Une majorité écrasante de 91 % des économistes du développement et des experts politiques, 49 sur 54, ont déclaré que le chômage serait le plus grand défi économique du mandat du gouvernement dans une enquête réalisée entre le 15 mai et le 18 juin.

"En Inde, nous sommes confrontés à un problème très particulier : des taux de croissance globale prétendument très élevés et aucune augmentation de l'emploi. Modi est arrivé au pouvoir en proposant aux jeunes qui y aspiraient des emplois et une vie meilleure, mais la situation a considérablement empiré depuis", a déclaré Jayati Ghosh, professeur à l'université du Massachusetts Amherst.

"Vous devez avoir une stratégie spécifique à l'emploi [...]. Vous devez augmenter considérablement l'emploi public dans les services sociaux de base, la santé, l'éducation, la nutrition, l'assainissement".

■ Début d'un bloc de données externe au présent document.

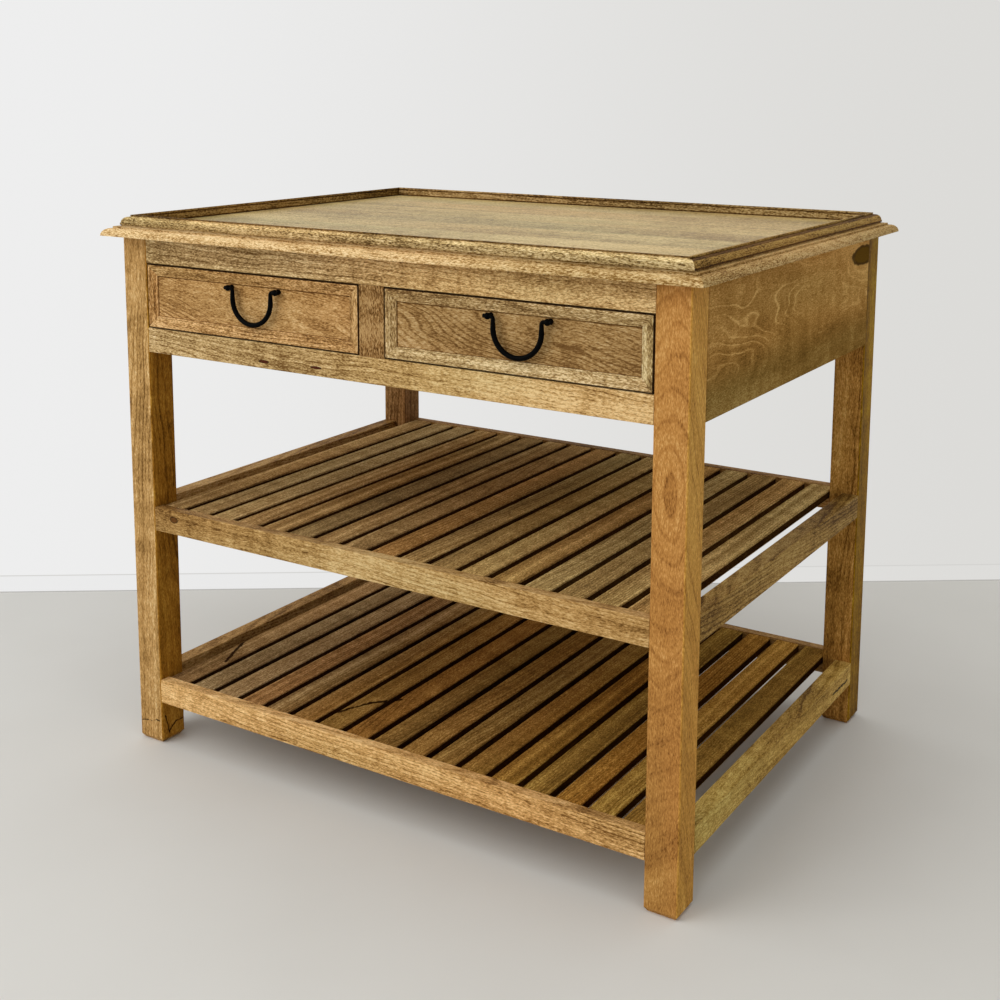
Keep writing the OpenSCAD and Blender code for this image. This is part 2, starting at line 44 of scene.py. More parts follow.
class Wire:
    """One value in a material. Sums written with it add the nodes that work them out."""

    def __init__(self, tree, socket):
        self.tree, self.socket = tree, socket

    def node(self, kind, values=None, out=0, stops=None, **settings):
        made = self.tree.nodes.new(kind)
        for name, setting in settings.items():
            setattr(made, name, setting)
        if stops:
            ramp = made.color_ramp
            while len(ramp.elements) > 1:
                ramp.elements.remove(ramp.elements[-1])
            ramp.elements[0].position, ramp.elements[0].color = stops[0]
            for place, colour in stops[1:]:
                ramp.elements.new(place).color = colour
        for key, value in (values or {}).items():
            if isinstance(value, Wire):
                self.tree.links.new(value.socket, made.inputs[key])
            else:
                made.inputs[key].default_value = value
        return Wire(self.tree, made.outputs[out])

    def math(self, operation, *others):
        return self.node("ShaderNodeMath", dict(enumerate((self,) + others)), operation=operation)

    def __add__(self, other):
        return self.math("ADD", other)

    def __sub__(self, other):
        return self.math("SUBTRACT", other)

    def __mul__(self, other):
        return self.math("MULTIPLY", other)

    def __truediv__(self, other):
        return self.math("DIVIDE", other)

    def __rsub__(self, other):
        return self.node("ShaderNodeMath", {0: other, 1: self}, operation="SUBTRACT")

    __radd__, __rmul__ = __add__, __mul__

    def moved(self, by):
        return self.node("ShaderNodeVectorMath", {0: self, 1: by}, operation="ADD")

    def stretched(self, by):
        return self.node("ShaderNodeVectorMath", {0: self, 1: by}, operation="MULTIPLY")

    def axis(self, number):
        return self.node("ShaderNodeSeparateXYZ", {0: self}, out=number)

    def along(self, way):
        return self.node("ShaderNodeVectorMath", {0: self, 1: way}, out=1, operation="DOT_PRODUCT")

    def noise(self, scale, detail=2.0, roughness=0.5, out=0):
        values = {"Vector": self.stretched(scale), "Scale": 1.0, "Detail": detail, "Roughness": roughness}
        return self.node("ShaderNodeTexNoise", values, out=out)

    def step(self, low, high):
        values = {"Value": self, "From Min": low, "From Max": high}
        return self.node("ShaderNodeMapRange", values, interpolation_type="SMOOTHSTEP")

    def blend(self, low, high, kind="MIX"):
        values = {0: self, 6: low, 7: high}
        return self.node("ShaderNodeMix", values, out=2, data_type="RGBA", blend_type=kind)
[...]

Le BJP a reconnu que l'emploi avait joué un rôle dans les élections et a déclaré que "tout ce qui peut être fait de mieux est fait".

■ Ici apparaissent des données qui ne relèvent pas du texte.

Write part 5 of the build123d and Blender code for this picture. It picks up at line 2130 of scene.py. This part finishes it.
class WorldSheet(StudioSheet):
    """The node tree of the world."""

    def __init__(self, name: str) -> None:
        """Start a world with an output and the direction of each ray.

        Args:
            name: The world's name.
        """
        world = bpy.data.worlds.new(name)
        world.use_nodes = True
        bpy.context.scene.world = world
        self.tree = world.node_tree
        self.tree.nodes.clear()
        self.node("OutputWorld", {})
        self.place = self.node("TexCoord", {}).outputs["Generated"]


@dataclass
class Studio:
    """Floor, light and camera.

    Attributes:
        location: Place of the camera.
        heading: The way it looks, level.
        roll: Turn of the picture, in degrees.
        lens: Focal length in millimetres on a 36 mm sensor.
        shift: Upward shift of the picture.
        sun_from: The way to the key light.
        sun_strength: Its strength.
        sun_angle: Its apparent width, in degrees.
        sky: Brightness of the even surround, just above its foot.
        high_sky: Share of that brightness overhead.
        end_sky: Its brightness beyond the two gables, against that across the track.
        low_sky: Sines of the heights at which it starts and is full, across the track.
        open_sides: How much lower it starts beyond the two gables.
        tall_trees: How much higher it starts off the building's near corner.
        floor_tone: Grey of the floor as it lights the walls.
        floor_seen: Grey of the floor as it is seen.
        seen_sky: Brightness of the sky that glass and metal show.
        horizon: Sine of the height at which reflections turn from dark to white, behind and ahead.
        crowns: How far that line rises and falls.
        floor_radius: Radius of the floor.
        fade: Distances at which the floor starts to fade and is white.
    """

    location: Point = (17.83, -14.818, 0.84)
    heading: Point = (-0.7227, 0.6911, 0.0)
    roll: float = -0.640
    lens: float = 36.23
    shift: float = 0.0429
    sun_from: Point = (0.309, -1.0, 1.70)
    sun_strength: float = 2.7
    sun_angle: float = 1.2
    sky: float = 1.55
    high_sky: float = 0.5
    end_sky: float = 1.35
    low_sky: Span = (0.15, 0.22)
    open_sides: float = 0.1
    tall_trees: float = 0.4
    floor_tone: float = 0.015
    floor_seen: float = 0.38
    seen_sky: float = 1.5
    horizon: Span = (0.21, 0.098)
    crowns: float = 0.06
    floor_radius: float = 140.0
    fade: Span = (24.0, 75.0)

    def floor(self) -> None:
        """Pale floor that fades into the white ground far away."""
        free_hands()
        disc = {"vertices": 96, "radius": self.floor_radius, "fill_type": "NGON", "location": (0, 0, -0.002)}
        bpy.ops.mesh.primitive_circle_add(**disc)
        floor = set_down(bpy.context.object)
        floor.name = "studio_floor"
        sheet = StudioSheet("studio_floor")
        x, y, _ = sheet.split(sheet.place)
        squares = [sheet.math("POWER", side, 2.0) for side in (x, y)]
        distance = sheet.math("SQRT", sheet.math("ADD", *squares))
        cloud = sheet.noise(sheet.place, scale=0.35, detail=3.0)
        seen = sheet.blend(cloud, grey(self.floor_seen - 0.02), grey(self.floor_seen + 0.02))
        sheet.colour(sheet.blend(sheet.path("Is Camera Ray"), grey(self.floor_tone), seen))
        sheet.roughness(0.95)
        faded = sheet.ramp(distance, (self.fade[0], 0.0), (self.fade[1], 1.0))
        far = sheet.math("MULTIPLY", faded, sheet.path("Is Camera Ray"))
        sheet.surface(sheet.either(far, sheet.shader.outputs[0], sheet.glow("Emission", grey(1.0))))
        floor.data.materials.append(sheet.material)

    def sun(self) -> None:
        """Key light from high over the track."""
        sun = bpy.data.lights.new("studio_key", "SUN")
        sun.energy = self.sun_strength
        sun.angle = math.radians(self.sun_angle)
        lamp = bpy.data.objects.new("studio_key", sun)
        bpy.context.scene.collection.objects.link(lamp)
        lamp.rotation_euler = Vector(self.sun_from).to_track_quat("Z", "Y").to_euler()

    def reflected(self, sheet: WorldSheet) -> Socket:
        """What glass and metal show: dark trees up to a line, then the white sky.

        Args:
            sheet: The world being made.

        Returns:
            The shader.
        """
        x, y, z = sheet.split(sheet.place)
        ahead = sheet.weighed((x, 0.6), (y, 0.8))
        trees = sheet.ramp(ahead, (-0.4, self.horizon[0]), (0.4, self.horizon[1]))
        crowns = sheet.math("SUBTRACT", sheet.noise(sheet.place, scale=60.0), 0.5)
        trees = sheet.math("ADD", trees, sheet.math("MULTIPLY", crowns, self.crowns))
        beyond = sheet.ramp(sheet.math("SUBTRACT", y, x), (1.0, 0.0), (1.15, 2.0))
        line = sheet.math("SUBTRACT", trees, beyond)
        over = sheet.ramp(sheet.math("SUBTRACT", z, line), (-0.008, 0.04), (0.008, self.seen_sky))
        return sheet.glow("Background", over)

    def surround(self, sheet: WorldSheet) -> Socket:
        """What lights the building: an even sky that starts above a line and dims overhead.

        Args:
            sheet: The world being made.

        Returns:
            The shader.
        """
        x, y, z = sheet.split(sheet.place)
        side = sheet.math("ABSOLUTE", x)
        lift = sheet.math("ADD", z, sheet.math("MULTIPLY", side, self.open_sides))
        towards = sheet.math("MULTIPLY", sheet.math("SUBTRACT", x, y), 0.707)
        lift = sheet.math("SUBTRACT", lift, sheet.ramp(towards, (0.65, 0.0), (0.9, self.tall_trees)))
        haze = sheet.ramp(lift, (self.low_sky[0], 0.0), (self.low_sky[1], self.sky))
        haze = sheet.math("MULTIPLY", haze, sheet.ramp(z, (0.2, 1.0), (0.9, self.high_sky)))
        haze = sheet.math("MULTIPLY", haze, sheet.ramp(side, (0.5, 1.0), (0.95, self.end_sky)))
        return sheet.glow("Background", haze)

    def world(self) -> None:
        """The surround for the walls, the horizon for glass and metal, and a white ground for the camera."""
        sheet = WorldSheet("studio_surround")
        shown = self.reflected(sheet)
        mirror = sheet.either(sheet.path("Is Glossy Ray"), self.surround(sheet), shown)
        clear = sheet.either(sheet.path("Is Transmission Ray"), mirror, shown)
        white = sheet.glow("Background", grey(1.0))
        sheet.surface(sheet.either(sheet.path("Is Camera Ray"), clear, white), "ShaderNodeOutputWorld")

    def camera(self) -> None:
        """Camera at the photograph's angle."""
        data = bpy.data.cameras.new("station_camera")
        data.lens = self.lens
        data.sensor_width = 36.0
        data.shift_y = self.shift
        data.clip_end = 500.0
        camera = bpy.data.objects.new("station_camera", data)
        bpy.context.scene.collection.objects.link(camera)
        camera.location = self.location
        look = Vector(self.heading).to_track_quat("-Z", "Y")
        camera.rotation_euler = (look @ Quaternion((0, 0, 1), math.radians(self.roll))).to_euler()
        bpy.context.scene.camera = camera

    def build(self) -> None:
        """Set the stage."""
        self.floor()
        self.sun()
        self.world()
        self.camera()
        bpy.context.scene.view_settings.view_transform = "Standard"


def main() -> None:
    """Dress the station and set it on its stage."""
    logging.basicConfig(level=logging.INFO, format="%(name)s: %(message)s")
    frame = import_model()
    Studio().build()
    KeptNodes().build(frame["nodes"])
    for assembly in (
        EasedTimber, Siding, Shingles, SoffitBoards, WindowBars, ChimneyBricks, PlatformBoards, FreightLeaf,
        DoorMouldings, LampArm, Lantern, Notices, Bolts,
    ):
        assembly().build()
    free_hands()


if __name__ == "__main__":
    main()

Toutefois, la plupart des économistes ont mis en doute la capacité du gouvernement à créer des emplois ou à mesurer avec précision son succès ou son échec. D'autres ont souligné le rôle que les entreprises doivent jouer pour apporter des changements concrets en matière d'emploi.

"Le gouvernement ne peut à lui seul créer les emplois nécessaires pour absorber les millions de personnes qui entrent sur le marché du travail chaque année. Il faut pour cela que le secteur privé s'engage dans des investissements importants et durables", a déclaré Rajeswari Sengupta, professeur agrégé d'économie à l'Indira Gandhi Institute of Development Research de Mumbai.

SECTEUR INFORMEL

Au cours de la dernière décennie, le gouvernement BJP a considérablement augmenté les dépenses d'infrastructure du pays, mais jusqu'à présent, les dépenses des entreprises n'ont pas suivi, loin s'en faut, avec le même volume et la même intensité.

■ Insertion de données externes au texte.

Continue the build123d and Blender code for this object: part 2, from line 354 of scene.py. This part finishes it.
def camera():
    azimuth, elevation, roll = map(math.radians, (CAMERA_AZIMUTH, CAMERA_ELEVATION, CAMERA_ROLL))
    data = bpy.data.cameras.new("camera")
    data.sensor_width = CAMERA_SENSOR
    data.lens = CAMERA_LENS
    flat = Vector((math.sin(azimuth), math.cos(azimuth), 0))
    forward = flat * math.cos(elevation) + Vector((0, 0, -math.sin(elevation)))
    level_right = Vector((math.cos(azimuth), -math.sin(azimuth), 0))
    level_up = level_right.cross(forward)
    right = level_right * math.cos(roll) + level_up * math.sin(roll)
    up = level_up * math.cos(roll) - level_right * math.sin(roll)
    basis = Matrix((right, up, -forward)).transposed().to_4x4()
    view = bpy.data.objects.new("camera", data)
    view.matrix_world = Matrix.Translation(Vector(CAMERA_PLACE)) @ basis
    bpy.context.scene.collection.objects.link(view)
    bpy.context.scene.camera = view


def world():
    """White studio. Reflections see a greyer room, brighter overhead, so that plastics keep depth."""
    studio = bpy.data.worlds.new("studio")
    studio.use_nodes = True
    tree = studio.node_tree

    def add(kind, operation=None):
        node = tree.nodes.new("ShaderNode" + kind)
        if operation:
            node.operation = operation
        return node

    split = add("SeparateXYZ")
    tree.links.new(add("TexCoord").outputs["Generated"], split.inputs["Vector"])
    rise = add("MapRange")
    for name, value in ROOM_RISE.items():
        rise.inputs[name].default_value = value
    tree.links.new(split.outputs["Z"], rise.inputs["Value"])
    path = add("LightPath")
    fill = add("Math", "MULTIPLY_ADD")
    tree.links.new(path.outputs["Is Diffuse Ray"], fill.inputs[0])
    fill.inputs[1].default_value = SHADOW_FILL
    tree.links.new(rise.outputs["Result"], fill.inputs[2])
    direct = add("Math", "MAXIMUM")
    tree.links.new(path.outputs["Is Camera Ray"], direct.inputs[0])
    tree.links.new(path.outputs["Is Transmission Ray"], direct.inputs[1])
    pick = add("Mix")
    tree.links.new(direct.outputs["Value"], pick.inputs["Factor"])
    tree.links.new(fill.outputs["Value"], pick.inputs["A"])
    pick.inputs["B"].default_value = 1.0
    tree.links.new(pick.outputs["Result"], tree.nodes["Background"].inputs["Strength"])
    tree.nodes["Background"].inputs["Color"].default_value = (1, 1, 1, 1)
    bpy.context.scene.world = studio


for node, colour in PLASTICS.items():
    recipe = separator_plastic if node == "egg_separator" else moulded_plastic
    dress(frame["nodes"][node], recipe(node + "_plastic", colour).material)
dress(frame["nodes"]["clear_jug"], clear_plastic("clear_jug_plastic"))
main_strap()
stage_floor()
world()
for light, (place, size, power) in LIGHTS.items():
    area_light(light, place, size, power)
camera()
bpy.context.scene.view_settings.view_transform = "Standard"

La formation brute de capital fixe, souvent utilisée comme mesure de l'investissement privé, a augmenté à un taux annuel composé d'environ 8 % depuis 2014, ce qui est inférieur aux 14 % enregistrés au cours de la décennie précédente.

"Le gouvernement doit identifier les obstacles à l'investissement privé, supprimer les obstacles politiques et ceux qui freinent la reprise [...] et laisser le secteur privé faire son travail avec un minimum d'entraves de la part du gouvernement", a ajouté M. Sengupta.

À la question de savoir ce que le gouvernement devrait faire pour contribuer à la création d'emplois, de nombreuses personnes interrogées ont répondu qu'il était essentiel d'encourager l'investissement privé à prendre le relais.

Parmi les autres recommandations, citons l'amélioration des normes d'éducation, la réforme des structures fiscales et le renforcement de la coopération entre le gouvernement central et les gouvernements des États.

L'un des principaux obstacles à la création d'emplois est l'absence d'un taux de chômage universellement accepté en Inde, en partie parce qu'il est très difficile à mesurer dans un pays qui compte près d'un milliard de personnes aptes à travailler. En l'absence d'un point de départ communément admis, il est difficile de mesurer le succès.

Un récent bulletin de la Reserve Bank of India estime qu'environ 80 % de la main-d'œuvre indienne fait partie de l'économie non réglementée.

"Les chiffres officiels du chômage ne tiennent pas compte de l'absence d'emplois dans le secteur informel, et comme la majeure partie de la main-d'œuvre indienne travaille dans le secteur informel, en particulier dans les zones rurales, vous n'allez pas les comptabiliser comme des chômeurs", a déclaré Bina Agarwal, professeur d'économie du développement et de l'environnement à l'université de Manchester.

Selon les dernières données du gouvernement, le taux de chômage n'est que de 3,2 % pour l'année fiscale 2022/23, ce qui est bien inférieur au taux de chômage déjà historiquement bas des États-Unis. Toutefois, le Center for Monitoring Indian Economy, un groupe de réflexion privé, a fait état d'un taux de chômage de 7 % en mai, alors qu'il était d'environ 6 % avant la pandémie.